What about ‘human factors’?
With ADAS, if accidents happen, car OEMs can legally blame human drivers for not having been fully engaged in driving.

But shouldn’t carmakers also acknowledge “human factors”? For the average driver, it is not always crystal clear what an ADAS car intends to do. More important, it is far from certain at which point the ADAS car decides the human driver should take the wheel.

Barden sees one big problem in the latest AAA report.

“The full AAA report does not even mention the terms DMS, driver monitoring or human factors,” he stressed. “That’s actually where the safety debate is, not so much ADAS.”

Indeed, handover problems from ADAS features to the human driver shouldn’t even be discussed without considering vision-based driver monitoring systems (DMS).

Barnden laid out a practical dilemma that highlights the problem with existing driver-assistance systems.

  • ADAS is too active when the driver is alert and fully engaged in the driving task.
  • ADAS is too passive in a split-second emergency situation, particularly when the driver is distracted, fatigued or impaired.

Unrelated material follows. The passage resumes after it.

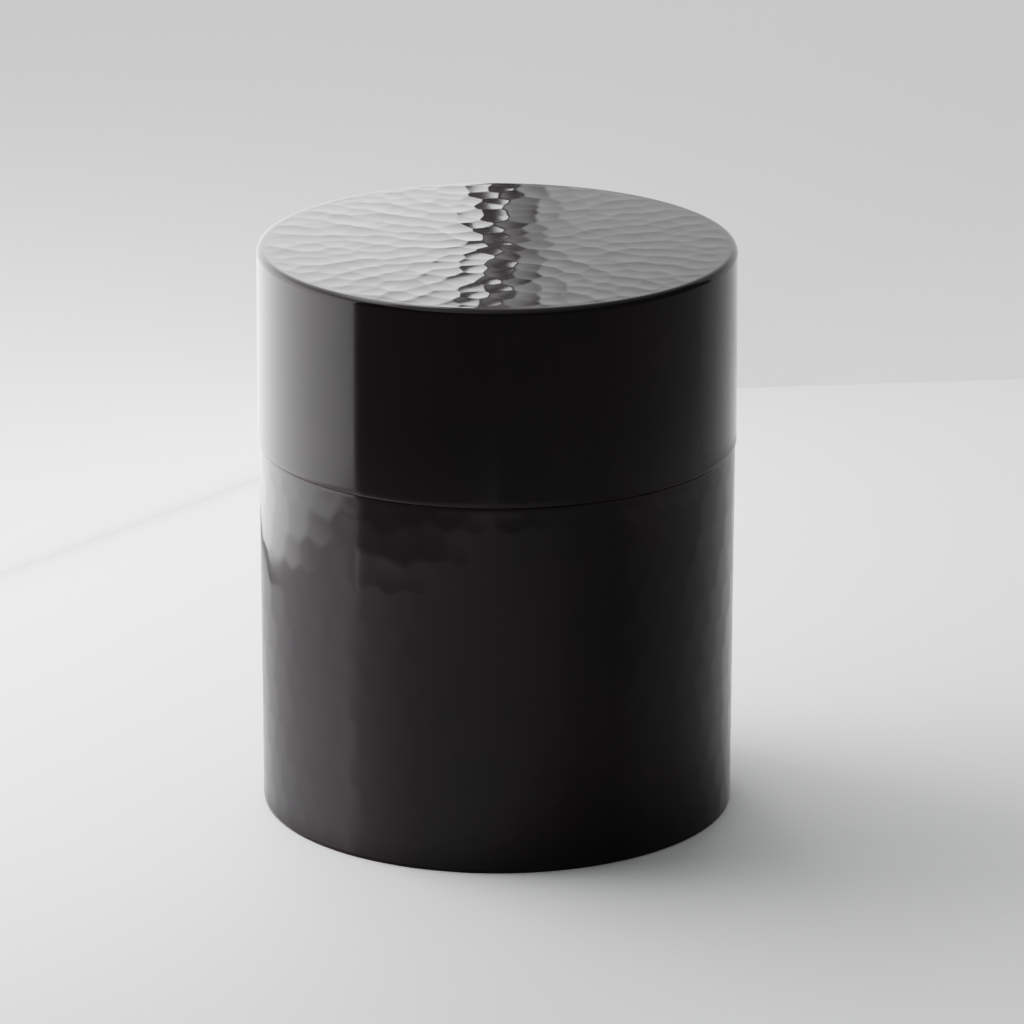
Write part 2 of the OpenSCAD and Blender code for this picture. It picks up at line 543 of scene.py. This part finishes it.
def make_liner_tube(tin):
    """Liner rolled from sheet: its soldered seam is a hairline outside and a low bead inside."""
    low = (LINER_BORE_R, LINER_Z)
    outline = line(low, (LINER_R, LINER_Z), 0.4 * MM)
    outline += line((LINER_R, LINER_Z), (LINER_R, COLLAR_Z - SHEET_EDGE_R), 1.6 * MM)
    outline += arc((LINER_R - SHEET_EDGE_R, COLLAR_Z - SHEET_EDGE_R), SHEET_EDGE_R, 0, 90, 6)
    outline += arc((LINER_BORE_R + BURR_R, COLLAR_Z - BURR_R), BURR_R, 90, 180, 3)
    outline += line((LINER_BORE_R, COLLAR_Z - BURR_R), low, 1.6 * MM)[1:]
    seam_azimuth = math.radians(52)
    hairline_depth, bead_height, swell_height = 0.05 * MM, 0.07 * MM, 3e-6
    middle_r = (LINER_R + LINER_BORE_R) / 2

    def relief(points):
        turn = azimuth_of(points) - seam_azimuth
        away = np.abs(np.arctan2(np.sin(turn), np.cos(turn))) * LINER_R
        wander = 0.1 * MM * np.sin(points[:, 2] * 230.0)
        outside = radius_of(points) > middle_r
        hairline = -hairline_depth * near(away + wander, 0.0, 0.5 * MM) * outside
        below_skirt = smooth_step((SKIRT_Z - 1.5 * MM - points[:, 2]) / (3 * MM))
        inside = radius_of(points) < middle_r
        bead = -bead_height * near(away, 0.0, 1.1 * MM) * below_skirt * inside
        swell = swell_height * (np.sin(7 * azimuth_of(points) + 60 * points[:, 2]) - 1)
        return outward(points, hairline + bead + swell * outside)

    piece, rest = turned("liner_tube", outline, AROUND_LINER, [tin], relief)
    add_wear_and_highlight(piece, near(rest[:, 2], COLLAR_Z, 0.6 * MM))
    place_piece(piece, "liner_wall", "caddy_body")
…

“The solution is real-time variance in the responsiveness of the driver-assistance systems, based on permanently monitoring the driver’s engagement level and attention state,” noted Barnden. “By the end of this decade, almost every new light vehicle produced will use DMS as the primary safety system, helping to keep the driver engaged in the driving task and providing warnings for distraction, fatigue and impairment.”

In his opinion, “that leaves driver-assistance as the secondary safety system, correcting minor control errors and providing longitudinal and lateral interventions only when absolutely necessary.”

The distractions and interference identified by the AAA research will almost completely disappear as the sophistication and use of DMS increases, he concluded.

Meanwhile, the buyer of an ADAS-equipped car has ample reason to beware, not just in the showroom but behind the wheel.